This week's bookcase includes reviews of The Ballroom by Anna Hope and The Woman Who Ran by Sam Baker.
The Ballroom
Anna Hope
An asylum on the Yorkshire Moors in the first decades of the 20th century is the setting for Anna Hope's magnificent second novel, The Ballroom, the follow-up to her impressive debut of last year, Wake. Segregation, discipline and restraint are the order of the day for residents at Sharston Asylum. In the women's building, newcomer Ella has to adjust to the strict confinement of daily life as she dreams of escape. But there are only three ways out: sanity, escape or death. Across the way, the men fare only slightly better, allowed outside to dig graves or work the land. But for John, it's a respite from his past.
Only on Fridays do the two halves meet for a dance in the institution's ballroom. Hope has proven once again that she is a luminary in historical fiction. Writing history from the margins, the personal stories behind the era, she delivers profound, poignant narratives that stir the emotions.
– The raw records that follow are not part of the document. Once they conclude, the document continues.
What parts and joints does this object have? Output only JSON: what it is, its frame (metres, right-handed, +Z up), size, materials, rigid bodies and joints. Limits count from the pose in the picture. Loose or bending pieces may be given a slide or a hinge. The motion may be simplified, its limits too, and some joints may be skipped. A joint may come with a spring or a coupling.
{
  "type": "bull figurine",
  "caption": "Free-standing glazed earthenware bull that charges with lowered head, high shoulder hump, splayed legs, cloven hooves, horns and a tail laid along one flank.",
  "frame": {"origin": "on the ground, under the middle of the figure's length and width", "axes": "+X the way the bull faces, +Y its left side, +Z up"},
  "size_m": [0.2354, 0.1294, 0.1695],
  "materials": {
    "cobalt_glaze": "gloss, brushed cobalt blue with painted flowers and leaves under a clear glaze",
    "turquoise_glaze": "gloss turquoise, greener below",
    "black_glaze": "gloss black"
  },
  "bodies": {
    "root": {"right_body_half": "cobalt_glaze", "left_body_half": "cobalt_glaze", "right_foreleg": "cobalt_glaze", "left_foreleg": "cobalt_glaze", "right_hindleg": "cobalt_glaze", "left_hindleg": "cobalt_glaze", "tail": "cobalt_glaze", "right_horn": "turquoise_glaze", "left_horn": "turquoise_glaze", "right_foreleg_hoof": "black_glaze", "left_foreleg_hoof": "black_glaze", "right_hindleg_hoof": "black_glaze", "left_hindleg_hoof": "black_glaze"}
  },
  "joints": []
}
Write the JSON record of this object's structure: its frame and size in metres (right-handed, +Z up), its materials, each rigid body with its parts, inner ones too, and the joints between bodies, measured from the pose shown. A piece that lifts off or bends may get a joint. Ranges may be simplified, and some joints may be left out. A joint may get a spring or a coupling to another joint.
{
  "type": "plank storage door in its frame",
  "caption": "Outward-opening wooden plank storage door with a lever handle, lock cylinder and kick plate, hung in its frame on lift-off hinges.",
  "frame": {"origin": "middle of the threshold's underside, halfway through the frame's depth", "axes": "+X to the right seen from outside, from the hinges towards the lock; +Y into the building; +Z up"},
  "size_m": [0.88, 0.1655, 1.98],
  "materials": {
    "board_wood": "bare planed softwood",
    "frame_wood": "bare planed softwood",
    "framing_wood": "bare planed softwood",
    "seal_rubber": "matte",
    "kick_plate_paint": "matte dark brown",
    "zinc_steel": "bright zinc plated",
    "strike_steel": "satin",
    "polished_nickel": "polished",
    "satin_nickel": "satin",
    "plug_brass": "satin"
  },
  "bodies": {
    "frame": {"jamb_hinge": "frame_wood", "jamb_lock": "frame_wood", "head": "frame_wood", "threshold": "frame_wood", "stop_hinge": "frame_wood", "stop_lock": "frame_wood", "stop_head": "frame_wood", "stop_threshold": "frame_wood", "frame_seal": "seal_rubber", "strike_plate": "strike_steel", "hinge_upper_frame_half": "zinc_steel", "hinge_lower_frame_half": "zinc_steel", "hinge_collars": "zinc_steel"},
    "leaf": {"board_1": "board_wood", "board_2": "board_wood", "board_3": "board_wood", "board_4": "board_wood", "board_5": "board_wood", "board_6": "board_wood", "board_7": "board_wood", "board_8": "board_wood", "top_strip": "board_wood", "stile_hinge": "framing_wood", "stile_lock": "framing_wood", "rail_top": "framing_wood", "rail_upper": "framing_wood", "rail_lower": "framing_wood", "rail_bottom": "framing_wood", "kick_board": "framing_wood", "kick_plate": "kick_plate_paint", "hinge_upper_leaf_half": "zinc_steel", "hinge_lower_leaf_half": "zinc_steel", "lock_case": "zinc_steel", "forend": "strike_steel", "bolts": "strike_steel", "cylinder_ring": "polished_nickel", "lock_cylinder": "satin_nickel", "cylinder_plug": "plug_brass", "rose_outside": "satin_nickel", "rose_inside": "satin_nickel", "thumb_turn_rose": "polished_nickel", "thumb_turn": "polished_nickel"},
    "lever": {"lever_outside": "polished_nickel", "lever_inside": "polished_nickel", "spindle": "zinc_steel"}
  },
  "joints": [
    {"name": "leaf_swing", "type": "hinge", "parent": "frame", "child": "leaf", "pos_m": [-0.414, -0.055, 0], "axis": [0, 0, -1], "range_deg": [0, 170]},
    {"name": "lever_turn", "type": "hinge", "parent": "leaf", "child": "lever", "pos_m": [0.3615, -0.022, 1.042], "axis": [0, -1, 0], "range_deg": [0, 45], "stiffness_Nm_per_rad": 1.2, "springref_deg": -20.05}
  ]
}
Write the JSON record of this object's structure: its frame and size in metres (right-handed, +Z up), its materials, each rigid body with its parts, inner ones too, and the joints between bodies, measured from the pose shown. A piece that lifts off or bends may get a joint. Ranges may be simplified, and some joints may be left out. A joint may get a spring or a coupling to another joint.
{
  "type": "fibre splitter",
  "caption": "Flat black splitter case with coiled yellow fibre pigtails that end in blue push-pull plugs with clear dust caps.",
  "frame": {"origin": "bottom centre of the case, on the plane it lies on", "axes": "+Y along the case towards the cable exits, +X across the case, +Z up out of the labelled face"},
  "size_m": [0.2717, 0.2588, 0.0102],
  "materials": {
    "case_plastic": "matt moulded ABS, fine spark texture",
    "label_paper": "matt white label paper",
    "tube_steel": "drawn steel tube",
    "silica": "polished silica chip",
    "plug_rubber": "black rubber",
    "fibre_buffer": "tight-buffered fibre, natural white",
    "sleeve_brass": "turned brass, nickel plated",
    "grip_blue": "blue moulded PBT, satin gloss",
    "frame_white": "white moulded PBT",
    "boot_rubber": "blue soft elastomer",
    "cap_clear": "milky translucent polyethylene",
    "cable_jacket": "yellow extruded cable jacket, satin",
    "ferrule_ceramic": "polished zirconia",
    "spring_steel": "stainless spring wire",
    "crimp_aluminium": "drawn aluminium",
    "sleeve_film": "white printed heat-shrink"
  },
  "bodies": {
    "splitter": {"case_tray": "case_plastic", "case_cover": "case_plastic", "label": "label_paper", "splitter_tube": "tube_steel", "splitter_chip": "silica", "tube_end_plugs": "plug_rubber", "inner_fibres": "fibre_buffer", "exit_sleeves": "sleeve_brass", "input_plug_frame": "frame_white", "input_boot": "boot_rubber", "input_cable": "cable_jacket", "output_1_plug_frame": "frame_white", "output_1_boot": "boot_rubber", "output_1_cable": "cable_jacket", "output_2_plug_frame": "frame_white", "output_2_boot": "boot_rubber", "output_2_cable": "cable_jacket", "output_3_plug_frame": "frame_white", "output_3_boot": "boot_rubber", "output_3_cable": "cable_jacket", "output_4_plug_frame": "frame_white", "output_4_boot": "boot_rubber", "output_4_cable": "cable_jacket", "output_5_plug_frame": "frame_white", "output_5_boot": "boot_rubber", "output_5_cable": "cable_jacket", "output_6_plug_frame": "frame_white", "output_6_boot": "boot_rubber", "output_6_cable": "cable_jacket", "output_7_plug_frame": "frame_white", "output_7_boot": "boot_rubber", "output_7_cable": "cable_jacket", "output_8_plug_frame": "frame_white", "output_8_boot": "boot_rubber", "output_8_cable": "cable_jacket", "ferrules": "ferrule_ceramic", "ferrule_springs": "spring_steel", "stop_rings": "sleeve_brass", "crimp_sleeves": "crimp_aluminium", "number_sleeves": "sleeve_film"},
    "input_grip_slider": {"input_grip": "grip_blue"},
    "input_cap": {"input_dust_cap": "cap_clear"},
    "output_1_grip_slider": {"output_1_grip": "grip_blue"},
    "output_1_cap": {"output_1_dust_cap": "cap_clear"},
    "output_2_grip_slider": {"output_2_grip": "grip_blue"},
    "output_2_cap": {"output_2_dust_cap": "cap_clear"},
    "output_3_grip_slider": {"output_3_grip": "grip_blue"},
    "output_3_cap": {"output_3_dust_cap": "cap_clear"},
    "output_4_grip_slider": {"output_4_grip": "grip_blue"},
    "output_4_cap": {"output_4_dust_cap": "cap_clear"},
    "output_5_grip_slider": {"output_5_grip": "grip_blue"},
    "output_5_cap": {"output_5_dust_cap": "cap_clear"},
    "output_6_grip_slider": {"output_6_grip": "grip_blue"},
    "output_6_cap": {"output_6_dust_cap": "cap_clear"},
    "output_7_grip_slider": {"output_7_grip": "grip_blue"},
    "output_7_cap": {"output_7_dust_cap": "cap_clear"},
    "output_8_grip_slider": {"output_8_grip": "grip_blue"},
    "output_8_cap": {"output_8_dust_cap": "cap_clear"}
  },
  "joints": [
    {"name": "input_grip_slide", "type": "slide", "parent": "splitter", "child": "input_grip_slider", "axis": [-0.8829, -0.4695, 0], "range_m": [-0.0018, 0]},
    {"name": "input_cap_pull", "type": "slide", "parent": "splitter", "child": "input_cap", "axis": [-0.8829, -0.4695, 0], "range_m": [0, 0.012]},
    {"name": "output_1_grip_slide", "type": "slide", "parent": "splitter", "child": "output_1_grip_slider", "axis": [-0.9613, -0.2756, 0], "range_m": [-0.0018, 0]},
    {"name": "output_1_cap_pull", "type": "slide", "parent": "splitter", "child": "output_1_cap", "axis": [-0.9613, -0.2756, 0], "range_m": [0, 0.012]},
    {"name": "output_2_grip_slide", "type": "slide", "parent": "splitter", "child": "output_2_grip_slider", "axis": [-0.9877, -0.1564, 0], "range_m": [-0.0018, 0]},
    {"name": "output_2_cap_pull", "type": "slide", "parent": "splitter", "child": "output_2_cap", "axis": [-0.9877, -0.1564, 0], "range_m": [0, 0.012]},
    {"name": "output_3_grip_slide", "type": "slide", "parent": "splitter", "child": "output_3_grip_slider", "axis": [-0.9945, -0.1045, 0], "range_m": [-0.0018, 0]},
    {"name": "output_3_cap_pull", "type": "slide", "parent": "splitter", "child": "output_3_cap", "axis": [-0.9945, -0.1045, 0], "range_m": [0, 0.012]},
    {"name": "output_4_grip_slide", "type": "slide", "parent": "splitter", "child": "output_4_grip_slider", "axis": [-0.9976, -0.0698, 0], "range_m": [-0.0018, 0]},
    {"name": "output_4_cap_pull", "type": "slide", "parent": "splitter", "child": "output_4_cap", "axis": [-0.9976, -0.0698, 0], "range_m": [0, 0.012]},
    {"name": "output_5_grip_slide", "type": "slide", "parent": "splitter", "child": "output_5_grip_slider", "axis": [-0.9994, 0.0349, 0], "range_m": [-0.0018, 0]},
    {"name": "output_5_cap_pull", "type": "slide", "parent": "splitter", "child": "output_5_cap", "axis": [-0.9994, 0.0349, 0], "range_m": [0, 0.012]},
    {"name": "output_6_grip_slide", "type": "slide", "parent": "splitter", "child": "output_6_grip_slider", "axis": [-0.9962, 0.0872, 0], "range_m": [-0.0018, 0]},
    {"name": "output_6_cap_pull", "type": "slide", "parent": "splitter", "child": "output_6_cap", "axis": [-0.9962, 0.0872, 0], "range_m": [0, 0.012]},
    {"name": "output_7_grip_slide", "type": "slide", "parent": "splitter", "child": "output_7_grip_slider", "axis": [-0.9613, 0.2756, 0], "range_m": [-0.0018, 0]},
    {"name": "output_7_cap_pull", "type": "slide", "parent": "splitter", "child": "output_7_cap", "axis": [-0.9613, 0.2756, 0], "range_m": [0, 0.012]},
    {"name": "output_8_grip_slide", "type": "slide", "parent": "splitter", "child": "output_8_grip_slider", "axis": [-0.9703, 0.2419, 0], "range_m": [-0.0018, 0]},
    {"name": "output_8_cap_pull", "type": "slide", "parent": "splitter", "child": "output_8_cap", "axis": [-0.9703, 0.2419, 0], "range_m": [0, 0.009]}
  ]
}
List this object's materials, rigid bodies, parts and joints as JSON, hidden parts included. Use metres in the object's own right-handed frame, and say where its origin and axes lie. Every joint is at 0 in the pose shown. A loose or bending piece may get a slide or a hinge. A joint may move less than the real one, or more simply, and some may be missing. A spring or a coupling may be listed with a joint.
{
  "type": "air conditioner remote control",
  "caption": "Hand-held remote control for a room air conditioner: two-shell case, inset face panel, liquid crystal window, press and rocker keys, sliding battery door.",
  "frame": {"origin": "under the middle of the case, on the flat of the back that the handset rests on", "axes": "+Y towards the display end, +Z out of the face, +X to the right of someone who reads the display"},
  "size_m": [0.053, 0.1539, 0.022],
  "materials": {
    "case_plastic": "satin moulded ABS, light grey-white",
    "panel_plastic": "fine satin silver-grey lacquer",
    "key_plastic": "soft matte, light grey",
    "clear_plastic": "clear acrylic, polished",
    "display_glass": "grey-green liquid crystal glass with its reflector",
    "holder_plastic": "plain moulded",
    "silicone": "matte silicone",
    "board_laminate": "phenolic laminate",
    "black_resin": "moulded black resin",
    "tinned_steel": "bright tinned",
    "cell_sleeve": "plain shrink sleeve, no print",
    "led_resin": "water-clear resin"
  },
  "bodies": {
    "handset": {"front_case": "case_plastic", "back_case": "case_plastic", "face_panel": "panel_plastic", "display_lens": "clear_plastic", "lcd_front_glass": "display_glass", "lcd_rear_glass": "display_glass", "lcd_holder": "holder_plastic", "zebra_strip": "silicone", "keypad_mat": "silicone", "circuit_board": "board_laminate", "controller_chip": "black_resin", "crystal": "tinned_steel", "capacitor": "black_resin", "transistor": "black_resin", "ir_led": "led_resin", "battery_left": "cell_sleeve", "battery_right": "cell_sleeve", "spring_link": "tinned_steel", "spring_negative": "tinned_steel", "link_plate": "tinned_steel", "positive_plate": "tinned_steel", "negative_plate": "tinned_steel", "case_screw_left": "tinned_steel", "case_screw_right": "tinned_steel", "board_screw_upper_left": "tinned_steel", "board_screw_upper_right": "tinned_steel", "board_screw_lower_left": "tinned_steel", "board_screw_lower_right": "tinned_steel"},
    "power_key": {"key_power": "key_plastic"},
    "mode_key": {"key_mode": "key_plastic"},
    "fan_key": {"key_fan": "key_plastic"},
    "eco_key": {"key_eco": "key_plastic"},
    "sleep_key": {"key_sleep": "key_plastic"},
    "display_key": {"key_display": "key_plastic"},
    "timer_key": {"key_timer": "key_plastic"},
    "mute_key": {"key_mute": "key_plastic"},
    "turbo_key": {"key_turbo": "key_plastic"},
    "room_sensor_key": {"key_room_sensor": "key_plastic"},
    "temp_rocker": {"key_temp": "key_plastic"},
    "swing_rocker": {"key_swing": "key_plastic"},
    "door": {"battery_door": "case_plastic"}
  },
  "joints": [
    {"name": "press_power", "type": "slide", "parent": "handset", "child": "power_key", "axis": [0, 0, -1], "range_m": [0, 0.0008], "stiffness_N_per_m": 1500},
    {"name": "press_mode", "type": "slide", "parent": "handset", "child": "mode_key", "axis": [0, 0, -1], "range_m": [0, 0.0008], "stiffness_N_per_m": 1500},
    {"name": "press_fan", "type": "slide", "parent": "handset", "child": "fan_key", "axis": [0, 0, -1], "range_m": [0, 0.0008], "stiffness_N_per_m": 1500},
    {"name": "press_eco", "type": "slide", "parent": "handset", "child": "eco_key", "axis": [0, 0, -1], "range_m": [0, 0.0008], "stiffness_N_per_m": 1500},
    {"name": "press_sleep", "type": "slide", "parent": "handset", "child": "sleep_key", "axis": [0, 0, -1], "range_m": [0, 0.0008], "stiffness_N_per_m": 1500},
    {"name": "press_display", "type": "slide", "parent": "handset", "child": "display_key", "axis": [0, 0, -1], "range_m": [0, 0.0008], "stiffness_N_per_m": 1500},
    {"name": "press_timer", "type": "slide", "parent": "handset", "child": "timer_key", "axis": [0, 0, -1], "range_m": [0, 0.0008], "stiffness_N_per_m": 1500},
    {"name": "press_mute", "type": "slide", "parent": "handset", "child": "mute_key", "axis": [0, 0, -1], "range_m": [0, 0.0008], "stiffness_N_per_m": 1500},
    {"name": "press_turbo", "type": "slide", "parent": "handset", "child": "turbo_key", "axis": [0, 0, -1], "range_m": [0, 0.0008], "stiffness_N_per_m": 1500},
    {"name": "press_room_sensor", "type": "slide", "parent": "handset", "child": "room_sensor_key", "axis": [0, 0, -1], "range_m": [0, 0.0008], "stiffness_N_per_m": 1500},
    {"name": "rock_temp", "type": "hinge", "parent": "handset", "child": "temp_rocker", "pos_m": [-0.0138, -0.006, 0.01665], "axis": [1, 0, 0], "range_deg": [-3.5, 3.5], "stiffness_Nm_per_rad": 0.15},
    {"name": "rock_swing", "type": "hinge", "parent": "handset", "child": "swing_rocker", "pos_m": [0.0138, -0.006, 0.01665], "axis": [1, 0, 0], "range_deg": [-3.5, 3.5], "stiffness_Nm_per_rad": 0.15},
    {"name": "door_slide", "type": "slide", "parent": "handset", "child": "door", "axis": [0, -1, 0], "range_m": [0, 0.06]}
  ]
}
Taut from the outset, Hope's narrative conjures the desperation and tension within the asylum as well as drawing three complicated and nuanced characters and weaving them together in a compelling and masterful way.
The Forgetting Time
Sharon Guskin
Ever since he could speak, Janie's son, Noah, has been asking for his other mother. Now four, Noah's imaginative leaps have become progressively worse. After the latest psychologist offers a discomforting diagnosis, Janie seeks out alternative help. Dr Jerome Anderson walked away from a prestigious university medical residency to turn his attentions to the phenomenon of reincarnation. Now fighting primary progressive aphasia, he decides to take up the baton for his life's work once more. Time is against him though, as is finding a relevant case study, until Janie gets in touch. Finding the truth about Noah's past could be both Anderson and Janie's salvation, but it does not come without pitfalls. Sharon Guskin's debut is an incredible Russian doll of a novel, beginning as a seemingly ordinary story of maternal struggle, it soon unfurls into a fascinating tour of reincarnation, a compelling murder mystery, and an examination of the familial bond. Like Alice Sebold's The Lovely Bones, at its core it really is just superb fiction.
When Breath Becomes Air
Paul Kalanithi
The line between life and death has never been explored quite so personally as in Paul Kalanithi's wrenching memoir. Its opening casts the shadow: Paul and wife Sue, clutching one another on a hospital bed following his diagnosis with terminal lung cancer at 36. In lucid prose, Paul explains his shift from English degree to neurosurgery - a conscious search for life's meaning, an irony not lost on him - and subsequent lessons learned either side of the doctor/patient divide. The life of a junior neurosurgeon is gripping and relentless: Paul struggles with the pastoral more than the procedural, gradually accepting his primary role of helping patients and families to acknowledge their circumstances; to face their own shadows. When his illness catches up with him, Paul explores his condition and altered self-definition with impossible grace - is he a doctor? husband? - probing until the last. The final pages, from Paul and then Sue, are moving, humble, and impossible to ignore.